The IndyCar drivers who qualified first through sixth at Long Beach on Saturday — Alexander Rossi, Scott Dixon, Will Power, Josef Newgarden, Simon Pagenaud and Graham Rahal — held a smile-filled news conference after the session, cracking jokes and laughing through several exchanges.
Here are five of the best quotes from the Fast 6:
Josef Newgarden, on how impossibly close to the wall the drivers get at Long Beach:
“It’s kind of like when you’re pulling out of a parking spot and it’s tight on both sides and you back up and you start to turn and you’re like, ‘Man, am I going to miss that car in front of me?’ And your nose is like right there.
“Like 50 percent of the time, I’m just like, ‘Well, I think I’m going to make it. If I don’t, I hit him.’ (Shrugs)
“That’s kind of what it feels like. All the time on every lap, you’re just like, ‘Argh, I could hit — or maybe not.’ Most of the time you don’t. That’s what it’s like for me. It’s kind of fun.”
Graham Rahal and Simon Pagenaud on starting alongside each other Sunday despite their incident at the start of last year’s Long Beach Grand Prix:
Rahal: “(Last year) was like a very minor love tap.”
Pagenaud: (Scoffs in disagreement.)
Rahal: “It’s going to be a lot harder to hit him when he’s next to me. So if I’m going to do it again, I’m going to try really hard to do it.’
Pagenaud: “I think you were next to me…”
Rahal: “No, I was behind you and…”
Alexander Rossi: “It was like a torpedo.”
Pagenaud: “Yeah, a torpedo!”
Rahal: “That’s Power’s issue now, right?”
Will Power: “You behind me?”
Rahal: “Yeah.”
Power: “The difference is I’m from Toowoomba, see, and we fight.”
Rahal: “I’m really not worried about you. I’ve got like 50 pounds on you.”
Pagenaud: “I might not brake in Turn 1 just to make sure I don’t get hit.”
Rahal: “Actually, I would be perfectly fine with that. If you want to do that, that would help. You could like take out everybody and I’ll be good.”
Simon Pagenaud, off to a poor start this season, on proclaiming he was “never gone” after he made the final round of qualifying:
Pagenaud (deadpan): “It’s just my ego coming out. I’m a pretentious person, so I just said these things. Why not say it, right?”
Reporter: “I was wondering if you’re feeling unloved or ignored or if there’s something going on…”
Will Power, his teammate: “I have been ignoring him a little bit.”
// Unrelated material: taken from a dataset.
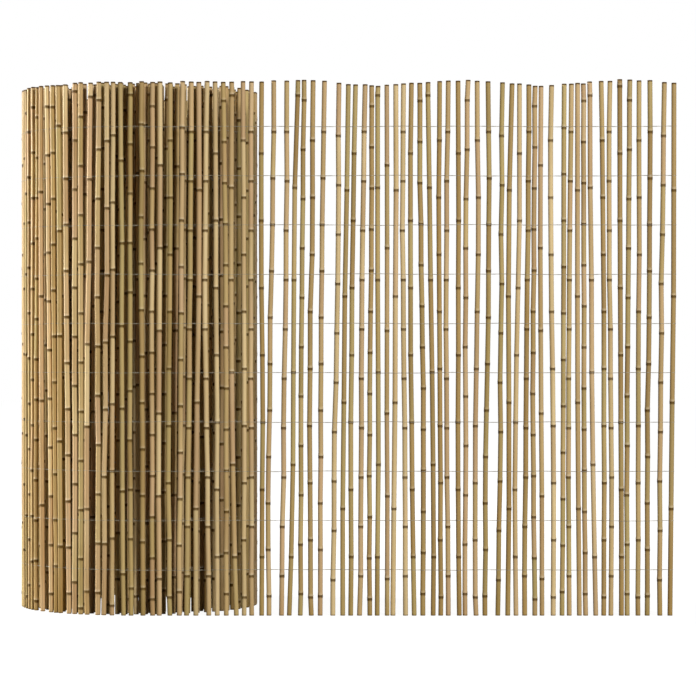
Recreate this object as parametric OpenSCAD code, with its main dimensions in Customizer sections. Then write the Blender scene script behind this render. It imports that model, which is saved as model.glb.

Pagenaud: “Actually I have plenty of love, mostly from Will, a lot from Josef (Newgarden), too much sometimes. But no, I feel confident, so I think ego comes out when you’re confident. I think that’s what’s going on maybe.”
Reporter: “Do you have a chip on your shoulder?”
Pagenaud: “A chip? Chips are for dogs, I think. So I don’t have a chip, no. It’s all good. I’m pretty focused, 100 percent. Yeah, might have shown some aggressiveness, fire — and that’s not a bad thing.”
Alexander Rossi, responding to a reporter who said it was tough to pass at Long Beach:
“I don’t know how true that is. I don’t think it’s that hard to pass.”
Graham Rahal on why the drivers seemed so happy after making the Fast Six (final round of qualifying) but not winning the pole:
Rahal: “It’s not even the top six anymore. You feel like if you’re in the top 10, you’ve been solid. Didn’t used to be that way. Obviously, we’d all like to be on pole. It would be even better. But I think you really have to feel a sense of like accomplishment as a team. You can see it across all our mechanics, too; everybody is happy. You make it to the Fast Six, you’ve really done something.
“In my first years in this, if you made it to the Fast Six then you were like decent. And nowadays it’s just like the gap — like this morning, 1.1 seconds across from 1st to 25th over a street course this long (almost two miles) with all the bumps and curves and this and that — nowhere else in the world will you find racing that competitive, period. So I think you should feel proud if you had a good day.”